Wenn es um Radwege geht, misst Dieter Setzer (78) auch mal nach. Dieser hier ist mit 1,50 Metern in Ordnung, zum Überholen jedoch zu schmal.
Wenn es um Radwege geht, misst Dieter Setzer (78) auch mal nach. Dieser hier ist mit 1,50 Metern in Ordnung, zum Überholen jedoch zu schmal.  Foto: Christoph Donauer

Auf dem Radweg neben der Kolpingstraße kommen Setzer mehrere Geisterradler entgegen. Er wünscht sich, dass eine Fahrradpolizei solche Verkehrssünder belangt. „Die Antwort der Polizei war bisher, dass sie es personell nicht schaffen.“ 

Pfeile, die auf Radfahrer hinweisen

In der Kolpingstraße kann es Dieter Setzer, der sich selbst als „Normenhengst“ bezeichnet, niemandem verübeln, wenn er auf dem Gehweg fährt. Die Fahrbahn ist schmal, Autos parken nicht so wie vorgesehen auf dem Gehweg. Für Radfahrer auf beiden Seiten und Autos ist hier offensichtlich kein Platz. „Das kann man so nicht planen“, sagt Setzer und verweist auf Pfeile am Boden.

„Die Pfeile sind sogenannte Sharrows (share = teilen, arrow = Pfeil), das kommt aus dem US-amerikanischen Raum", erklärt der Radverkehrsbeauftragte. "Dort können wir keine beidseitige Infrastruktur einbauen. Damit Autofahrer nicht denken, dass kein Fahrradfahrer mehr kommt, geben wir mit den Pfeilen einen Hinweis. Das bedeutet aber keine Einschränkung der Fahrbahn."

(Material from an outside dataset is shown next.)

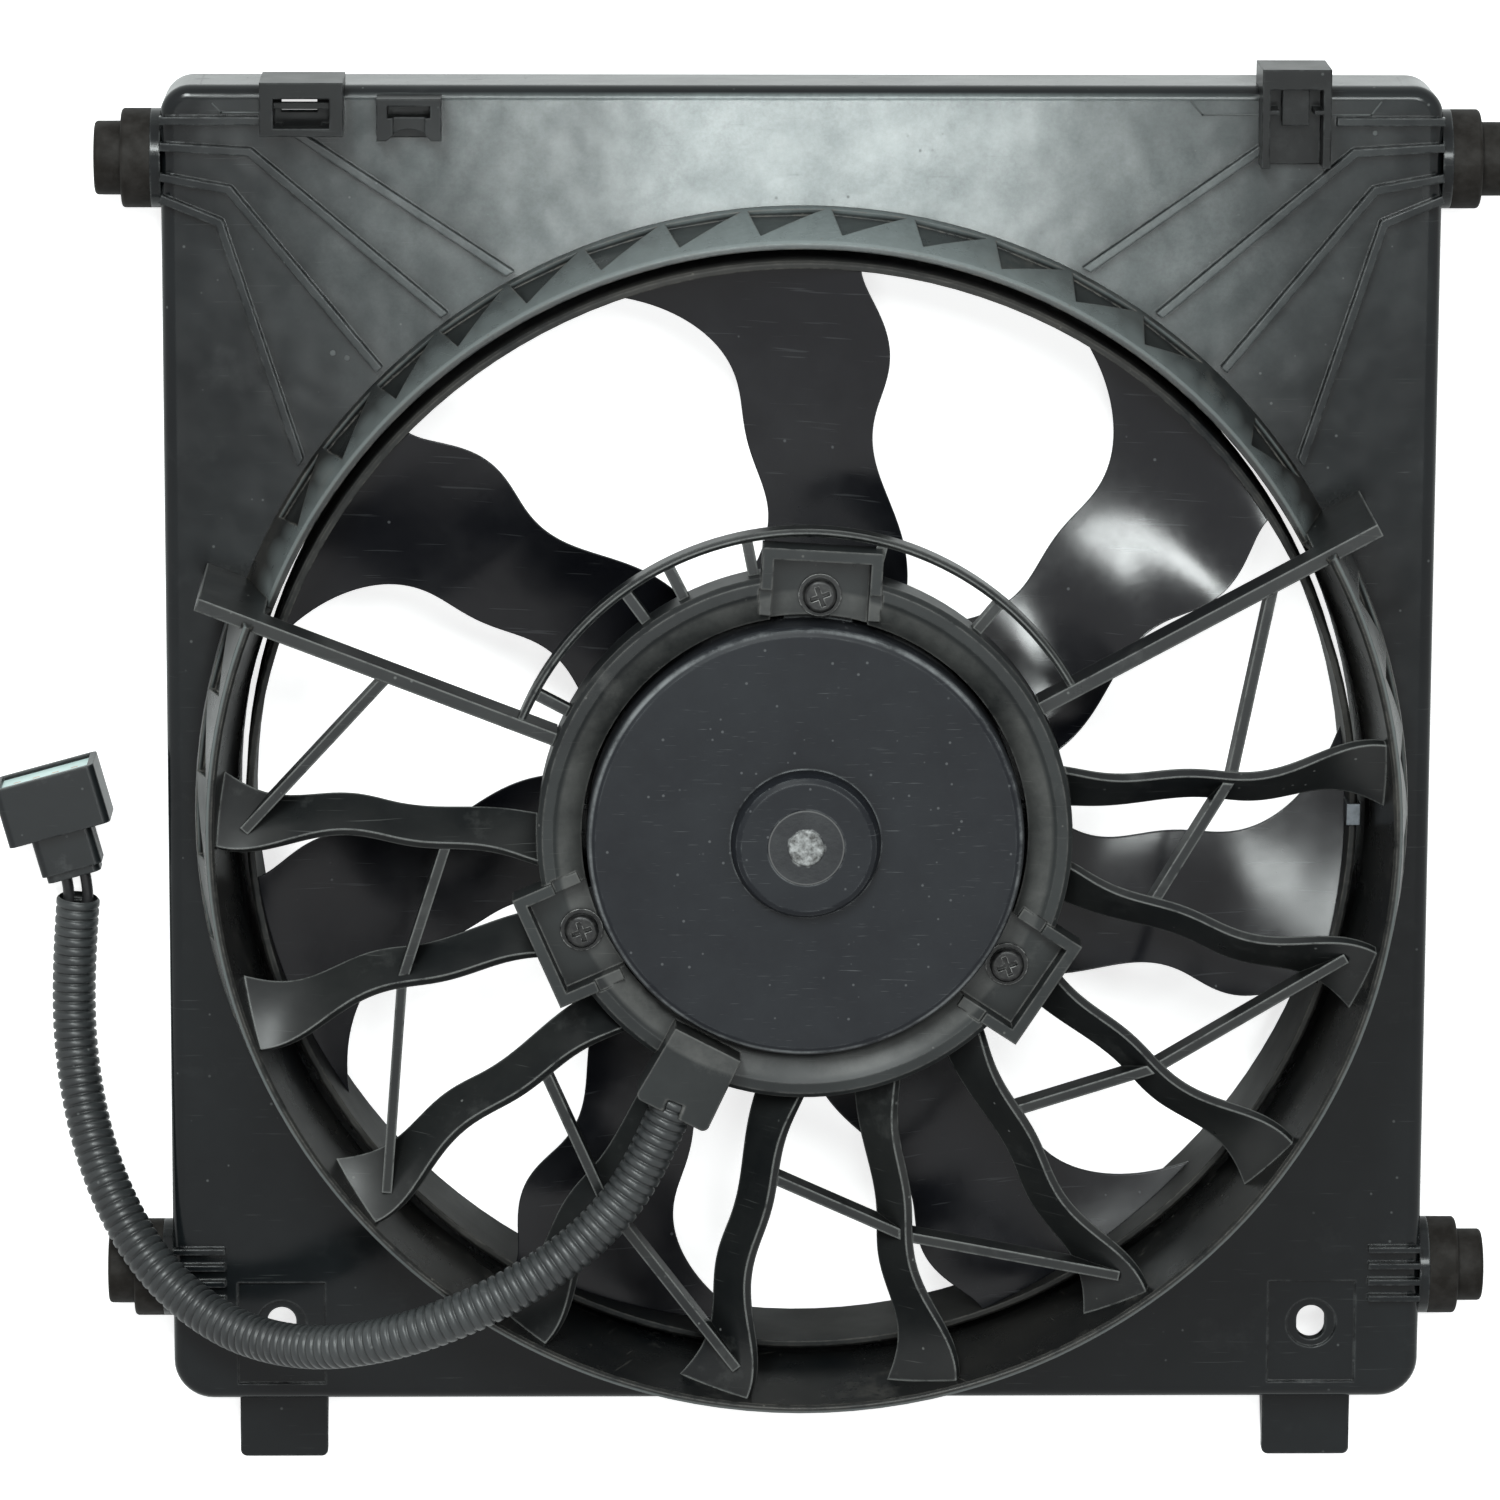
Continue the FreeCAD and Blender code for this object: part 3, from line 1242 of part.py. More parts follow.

Wem das Fahren auf der Straße zu gefährlich ist, kann auf der gegenüberliegenden Straßenseite auf dem Radweg fahren. Ähnlich macht das Dieter Setzer: Wer sich auskennt, fahre ohnehin nicht auf der Straße, sagt der 78-Jährige: „In den Nebenstraßen ist es nämlich viel ruhiger.“

 

Hinweis: In einer früheren Version des Artikels waren die Einschätzungen des Radverkehrsbeauftragten Stefan Muth nicht enthalten.